WHAT YOU HAVE TO DO:
From the listing below, copy only the lines running from the line that contains "idler_gear_2();" to the line that contains "bpy.context.scene.collection.objects.link(empty)", both included.
::: RAW DATA
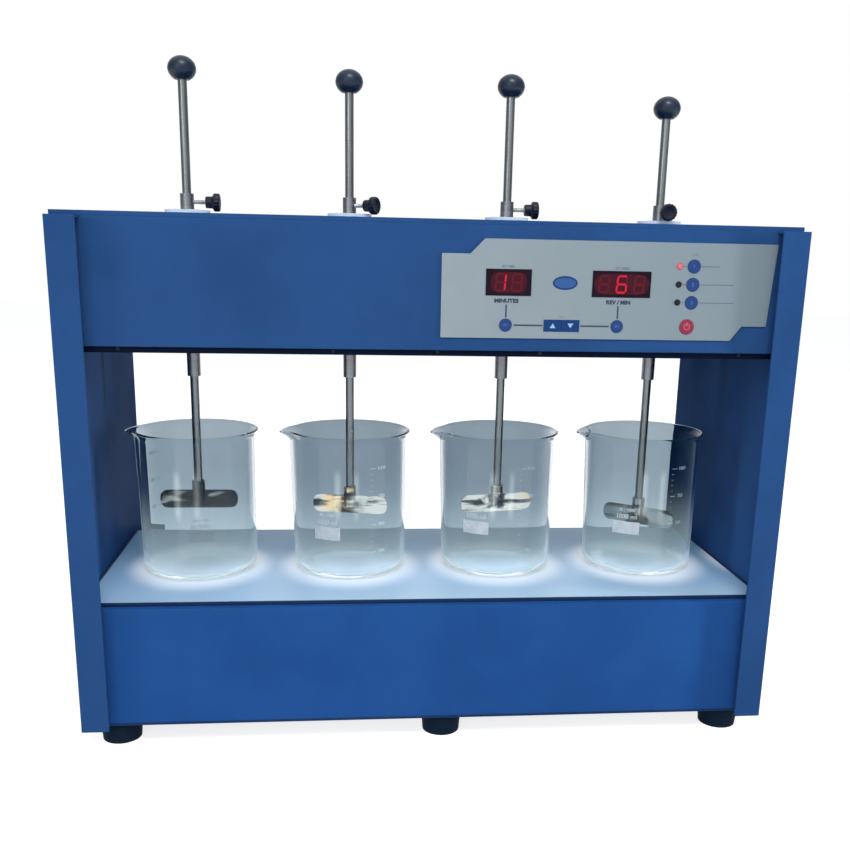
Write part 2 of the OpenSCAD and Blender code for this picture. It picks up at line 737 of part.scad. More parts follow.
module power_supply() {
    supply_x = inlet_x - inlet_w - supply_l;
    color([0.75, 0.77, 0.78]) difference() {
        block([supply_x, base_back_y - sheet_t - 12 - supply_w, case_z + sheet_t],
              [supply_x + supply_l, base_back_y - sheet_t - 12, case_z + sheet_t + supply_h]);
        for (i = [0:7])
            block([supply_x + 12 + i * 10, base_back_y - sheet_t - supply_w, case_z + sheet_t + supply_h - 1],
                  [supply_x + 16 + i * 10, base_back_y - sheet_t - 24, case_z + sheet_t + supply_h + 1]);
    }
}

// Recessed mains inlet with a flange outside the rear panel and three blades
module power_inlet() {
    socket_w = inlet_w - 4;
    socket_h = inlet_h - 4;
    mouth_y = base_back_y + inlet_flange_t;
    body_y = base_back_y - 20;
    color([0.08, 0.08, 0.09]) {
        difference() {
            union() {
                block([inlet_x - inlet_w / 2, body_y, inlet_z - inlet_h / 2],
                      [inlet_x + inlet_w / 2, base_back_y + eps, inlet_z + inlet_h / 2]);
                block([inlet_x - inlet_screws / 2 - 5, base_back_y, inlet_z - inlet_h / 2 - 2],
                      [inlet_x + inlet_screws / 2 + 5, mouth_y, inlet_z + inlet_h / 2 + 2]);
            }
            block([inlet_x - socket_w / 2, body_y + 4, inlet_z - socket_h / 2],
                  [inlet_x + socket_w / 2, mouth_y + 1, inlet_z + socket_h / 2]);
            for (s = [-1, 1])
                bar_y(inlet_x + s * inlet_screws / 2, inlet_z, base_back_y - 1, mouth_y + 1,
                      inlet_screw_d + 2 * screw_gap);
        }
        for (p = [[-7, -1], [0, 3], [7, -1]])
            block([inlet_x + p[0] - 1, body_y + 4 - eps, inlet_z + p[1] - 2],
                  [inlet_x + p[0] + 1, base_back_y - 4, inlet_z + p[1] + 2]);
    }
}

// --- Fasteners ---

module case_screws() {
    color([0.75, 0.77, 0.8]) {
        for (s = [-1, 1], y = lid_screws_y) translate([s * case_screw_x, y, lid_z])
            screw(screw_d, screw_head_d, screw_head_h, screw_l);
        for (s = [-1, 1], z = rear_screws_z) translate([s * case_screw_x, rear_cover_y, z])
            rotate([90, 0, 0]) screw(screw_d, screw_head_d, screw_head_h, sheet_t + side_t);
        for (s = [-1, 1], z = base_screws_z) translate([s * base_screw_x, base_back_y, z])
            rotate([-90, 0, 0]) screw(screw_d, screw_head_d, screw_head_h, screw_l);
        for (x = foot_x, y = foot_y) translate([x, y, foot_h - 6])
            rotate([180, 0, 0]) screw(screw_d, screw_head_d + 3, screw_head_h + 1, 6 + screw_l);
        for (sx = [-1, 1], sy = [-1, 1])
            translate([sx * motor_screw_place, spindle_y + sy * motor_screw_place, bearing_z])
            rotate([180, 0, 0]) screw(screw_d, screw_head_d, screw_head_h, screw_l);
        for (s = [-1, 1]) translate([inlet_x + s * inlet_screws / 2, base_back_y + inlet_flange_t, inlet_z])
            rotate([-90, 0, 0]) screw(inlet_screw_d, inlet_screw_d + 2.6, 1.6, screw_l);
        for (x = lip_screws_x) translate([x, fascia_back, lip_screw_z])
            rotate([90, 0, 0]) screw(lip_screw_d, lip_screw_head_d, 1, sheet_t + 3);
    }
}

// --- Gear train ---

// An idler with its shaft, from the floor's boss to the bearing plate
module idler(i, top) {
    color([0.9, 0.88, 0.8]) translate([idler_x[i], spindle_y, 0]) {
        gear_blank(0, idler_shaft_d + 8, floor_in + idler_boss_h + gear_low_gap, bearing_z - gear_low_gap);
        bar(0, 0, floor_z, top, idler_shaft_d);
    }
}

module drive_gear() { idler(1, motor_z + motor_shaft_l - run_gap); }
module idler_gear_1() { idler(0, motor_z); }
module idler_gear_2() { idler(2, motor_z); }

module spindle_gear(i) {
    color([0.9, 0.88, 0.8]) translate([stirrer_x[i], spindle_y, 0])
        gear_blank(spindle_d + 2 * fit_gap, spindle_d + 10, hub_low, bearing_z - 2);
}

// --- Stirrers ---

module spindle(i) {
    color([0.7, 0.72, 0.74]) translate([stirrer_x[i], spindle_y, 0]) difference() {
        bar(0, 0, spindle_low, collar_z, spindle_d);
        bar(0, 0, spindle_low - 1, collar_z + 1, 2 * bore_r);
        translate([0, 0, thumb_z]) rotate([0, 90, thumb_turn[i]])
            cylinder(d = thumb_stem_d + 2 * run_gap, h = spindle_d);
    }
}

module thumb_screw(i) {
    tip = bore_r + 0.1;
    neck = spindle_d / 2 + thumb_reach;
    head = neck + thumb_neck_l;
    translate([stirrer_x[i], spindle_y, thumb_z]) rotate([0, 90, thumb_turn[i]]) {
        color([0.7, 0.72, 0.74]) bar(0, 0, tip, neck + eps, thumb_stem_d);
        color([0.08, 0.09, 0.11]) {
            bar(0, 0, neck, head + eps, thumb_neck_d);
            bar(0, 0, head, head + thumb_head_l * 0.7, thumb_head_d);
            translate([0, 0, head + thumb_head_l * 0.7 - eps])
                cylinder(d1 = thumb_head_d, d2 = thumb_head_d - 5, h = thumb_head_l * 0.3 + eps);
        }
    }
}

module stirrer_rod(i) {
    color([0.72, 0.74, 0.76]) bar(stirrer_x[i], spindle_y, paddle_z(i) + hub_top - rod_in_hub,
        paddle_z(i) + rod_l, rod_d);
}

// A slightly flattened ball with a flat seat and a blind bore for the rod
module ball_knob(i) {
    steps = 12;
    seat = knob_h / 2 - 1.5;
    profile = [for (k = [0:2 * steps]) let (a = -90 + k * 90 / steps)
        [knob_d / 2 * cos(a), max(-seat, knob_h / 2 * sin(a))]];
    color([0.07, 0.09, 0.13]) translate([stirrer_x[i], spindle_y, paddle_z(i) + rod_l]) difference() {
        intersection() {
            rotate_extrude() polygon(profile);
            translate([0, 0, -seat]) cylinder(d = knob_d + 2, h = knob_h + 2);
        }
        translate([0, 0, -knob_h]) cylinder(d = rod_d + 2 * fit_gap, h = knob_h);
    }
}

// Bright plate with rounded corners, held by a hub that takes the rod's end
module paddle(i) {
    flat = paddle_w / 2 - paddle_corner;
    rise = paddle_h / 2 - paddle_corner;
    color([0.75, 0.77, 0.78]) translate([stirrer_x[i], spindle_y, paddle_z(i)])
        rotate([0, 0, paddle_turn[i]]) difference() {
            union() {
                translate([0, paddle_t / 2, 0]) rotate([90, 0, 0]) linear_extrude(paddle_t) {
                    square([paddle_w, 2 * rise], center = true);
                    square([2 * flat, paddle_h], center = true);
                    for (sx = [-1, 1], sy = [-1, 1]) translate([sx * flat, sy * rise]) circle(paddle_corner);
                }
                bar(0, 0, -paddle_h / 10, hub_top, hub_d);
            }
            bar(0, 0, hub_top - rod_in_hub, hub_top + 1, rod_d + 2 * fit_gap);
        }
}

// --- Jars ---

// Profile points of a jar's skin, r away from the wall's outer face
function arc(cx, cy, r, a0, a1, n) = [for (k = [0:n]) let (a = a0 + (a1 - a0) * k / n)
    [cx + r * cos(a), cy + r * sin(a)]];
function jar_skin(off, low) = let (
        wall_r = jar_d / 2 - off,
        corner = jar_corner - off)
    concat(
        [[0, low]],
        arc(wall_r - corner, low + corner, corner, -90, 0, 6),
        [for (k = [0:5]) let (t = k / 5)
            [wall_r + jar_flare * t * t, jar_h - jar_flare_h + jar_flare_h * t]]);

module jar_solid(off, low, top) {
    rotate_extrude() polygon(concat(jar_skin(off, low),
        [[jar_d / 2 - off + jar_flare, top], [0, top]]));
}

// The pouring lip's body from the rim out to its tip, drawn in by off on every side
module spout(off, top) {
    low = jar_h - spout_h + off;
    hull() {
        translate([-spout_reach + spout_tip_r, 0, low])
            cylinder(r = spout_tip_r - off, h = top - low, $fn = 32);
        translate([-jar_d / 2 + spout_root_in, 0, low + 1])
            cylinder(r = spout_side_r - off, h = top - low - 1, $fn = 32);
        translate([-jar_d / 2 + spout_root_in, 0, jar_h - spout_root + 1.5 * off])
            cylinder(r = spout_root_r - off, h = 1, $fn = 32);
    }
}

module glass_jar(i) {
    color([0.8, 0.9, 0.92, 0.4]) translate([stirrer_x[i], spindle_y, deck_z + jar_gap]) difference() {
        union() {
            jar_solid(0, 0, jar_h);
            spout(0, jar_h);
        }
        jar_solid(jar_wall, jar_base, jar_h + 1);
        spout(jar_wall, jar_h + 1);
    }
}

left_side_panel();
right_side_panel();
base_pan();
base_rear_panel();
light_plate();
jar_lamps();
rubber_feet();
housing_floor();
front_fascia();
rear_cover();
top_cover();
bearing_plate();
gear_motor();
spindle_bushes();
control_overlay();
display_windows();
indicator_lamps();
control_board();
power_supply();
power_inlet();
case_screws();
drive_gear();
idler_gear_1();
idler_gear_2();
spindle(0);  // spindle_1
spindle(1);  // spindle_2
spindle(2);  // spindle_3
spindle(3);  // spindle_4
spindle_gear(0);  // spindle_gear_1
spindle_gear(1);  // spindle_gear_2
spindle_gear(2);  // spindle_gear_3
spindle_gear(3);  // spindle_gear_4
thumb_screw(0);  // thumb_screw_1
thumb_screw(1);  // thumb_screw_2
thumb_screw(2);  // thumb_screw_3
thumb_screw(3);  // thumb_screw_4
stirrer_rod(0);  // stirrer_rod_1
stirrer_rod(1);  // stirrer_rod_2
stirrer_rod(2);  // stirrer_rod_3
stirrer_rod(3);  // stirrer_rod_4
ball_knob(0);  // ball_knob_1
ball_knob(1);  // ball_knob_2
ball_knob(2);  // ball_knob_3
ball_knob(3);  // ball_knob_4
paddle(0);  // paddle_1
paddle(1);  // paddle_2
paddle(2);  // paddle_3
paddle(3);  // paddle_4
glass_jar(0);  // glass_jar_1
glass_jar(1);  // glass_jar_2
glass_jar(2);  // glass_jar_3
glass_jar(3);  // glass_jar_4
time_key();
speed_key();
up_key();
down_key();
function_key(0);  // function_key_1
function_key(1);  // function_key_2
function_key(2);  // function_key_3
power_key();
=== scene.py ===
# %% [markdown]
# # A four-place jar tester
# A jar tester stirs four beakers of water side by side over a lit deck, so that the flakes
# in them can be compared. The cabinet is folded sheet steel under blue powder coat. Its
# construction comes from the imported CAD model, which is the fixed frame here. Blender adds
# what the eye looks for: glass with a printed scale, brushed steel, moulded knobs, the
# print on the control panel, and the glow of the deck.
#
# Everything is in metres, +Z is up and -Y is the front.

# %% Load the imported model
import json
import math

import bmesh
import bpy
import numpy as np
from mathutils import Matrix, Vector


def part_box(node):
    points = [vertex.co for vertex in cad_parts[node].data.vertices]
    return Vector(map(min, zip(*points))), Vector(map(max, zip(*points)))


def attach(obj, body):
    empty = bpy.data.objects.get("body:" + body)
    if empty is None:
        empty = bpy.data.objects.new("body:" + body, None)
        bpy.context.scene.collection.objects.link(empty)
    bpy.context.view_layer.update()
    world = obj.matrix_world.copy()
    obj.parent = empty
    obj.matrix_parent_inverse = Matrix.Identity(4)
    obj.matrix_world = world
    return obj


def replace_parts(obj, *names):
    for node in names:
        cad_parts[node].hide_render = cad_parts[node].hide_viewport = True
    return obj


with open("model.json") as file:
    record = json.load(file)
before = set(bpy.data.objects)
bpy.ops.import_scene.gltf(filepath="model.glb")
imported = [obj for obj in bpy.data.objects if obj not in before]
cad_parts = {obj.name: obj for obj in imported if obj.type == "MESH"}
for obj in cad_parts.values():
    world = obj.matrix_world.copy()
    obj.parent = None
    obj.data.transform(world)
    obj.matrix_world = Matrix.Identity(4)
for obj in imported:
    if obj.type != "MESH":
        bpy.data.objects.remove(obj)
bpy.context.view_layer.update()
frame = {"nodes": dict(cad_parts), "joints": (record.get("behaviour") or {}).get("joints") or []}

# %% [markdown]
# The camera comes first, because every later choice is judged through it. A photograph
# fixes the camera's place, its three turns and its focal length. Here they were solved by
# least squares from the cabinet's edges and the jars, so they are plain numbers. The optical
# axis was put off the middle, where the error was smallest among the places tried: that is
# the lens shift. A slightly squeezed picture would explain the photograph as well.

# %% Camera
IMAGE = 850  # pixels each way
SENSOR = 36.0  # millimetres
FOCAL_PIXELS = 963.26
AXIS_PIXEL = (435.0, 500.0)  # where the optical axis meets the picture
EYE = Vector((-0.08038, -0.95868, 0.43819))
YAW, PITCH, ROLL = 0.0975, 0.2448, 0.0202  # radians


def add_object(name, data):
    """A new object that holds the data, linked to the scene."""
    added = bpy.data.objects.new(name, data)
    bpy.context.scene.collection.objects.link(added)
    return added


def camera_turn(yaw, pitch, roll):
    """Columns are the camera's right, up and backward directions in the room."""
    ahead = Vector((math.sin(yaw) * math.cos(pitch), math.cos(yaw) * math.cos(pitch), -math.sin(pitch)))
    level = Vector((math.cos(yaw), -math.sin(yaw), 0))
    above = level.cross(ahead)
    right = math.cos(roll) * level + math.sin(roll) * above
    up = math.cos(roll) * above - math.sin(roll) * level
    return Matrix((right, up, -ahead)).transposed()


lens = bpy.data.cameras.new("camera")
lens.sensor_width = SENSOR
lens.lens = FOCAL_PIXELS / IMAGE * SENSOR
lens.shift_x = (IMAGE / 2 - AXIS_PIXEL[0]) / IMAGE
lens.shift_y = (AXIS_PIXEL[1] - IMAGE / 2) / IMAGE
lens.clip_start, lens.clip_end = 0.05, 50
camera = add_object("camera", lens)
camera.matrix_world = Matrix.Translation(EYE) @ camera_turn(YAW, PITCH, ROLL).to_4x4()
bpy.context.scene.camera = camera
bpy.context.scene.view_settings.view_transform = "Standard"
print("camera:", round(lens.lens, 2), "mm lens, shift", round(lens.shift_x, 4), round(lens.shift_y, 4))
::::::
OUTPUT OF THE TASK:
idler_gear_2();
spindle(0);  // spindle_1
spindle(1);  // spindle_2
spindle(2);  // spindle_3
spindle(3);  // spindle_4
spindle_gear(0);  // spindle_gear_1
spindle_gear(1);  // spindle_gear_2
spindle_gear(2);  // spindle_gear_3
spindle_gear(3);  // spindle_gear_4
thumb_screw(0);  // thumb_screw_1
thumb_screw(1);  // thumb_screw_2
thumb_screw(2);  // thumb_screw_3
thumb_screw(3);  // thumb_screw_4
stirrer_rod(0);  // stirrer_rod_1
stirrer_rod(1);  // stirrer_rod_2
stirrer_rod(2);  // stirrer_rod_3
stirrer_rod(3);  // stirrer_rod_4
ball_knob(0);  // ball_knob_1
ball_knob(1);  // ball_knob_2
ball_knob(2);  // ball_knob_3
ball_knob(3);  // ball_knob_4
paddle(0);  // paddle_1
paddle(1);  // paddle_2
paddle(2);  // paddle_3
paddle(3);  // paddle_4
glass_jar(0);  // glass_jar_1
glass_jar(1);  // glass_jar_2
glass_jar(2);  // glass_jar_3
glass_jar(3);  // glass_jar_4
time_key();
speed_key();
up_key();
down_key();
function_key(0);  // function_key_1
function_key(1);  // function_key_2
function_key(2);  // function_key_3
power_key();
=== scene.py ===
# %% [markdown]
# # A four-place jar tester
# A jar tester stirs four beakers of water side by side over a lit deck, so that the flakes
# in them can be compared. The cabinet is folded sheet steel under blue powder coat. Its
# construction comes from the imported CAD model, which is the fixed frame here. Blender adds
# what the eye looks for: glass with a printed scale, brushed steel, moulded knobs, the
# print on the control panel, and the glow of the deck.
#
# Everything is in metres, +Z is up and -Y is the front.

# %% Load the imported model
import json
import math

import bmesh
import bpy
import numpy as np
from mathutils import Matrix, Vector


def part_box(node):
    points = [vertex.co for vertex in cad_parts[node].data.vertices]
    return Vector(map(min, zip(*points))), Vector(map(max, zip(*points)))


def attach(obj, body):
    empty = bpy.data.objects.get("body:" + body)
    if empty is None:
        empty = bpy.data.objects.new("body:" + body, None)
        bpy.context.scene.collection.objects.link(empty)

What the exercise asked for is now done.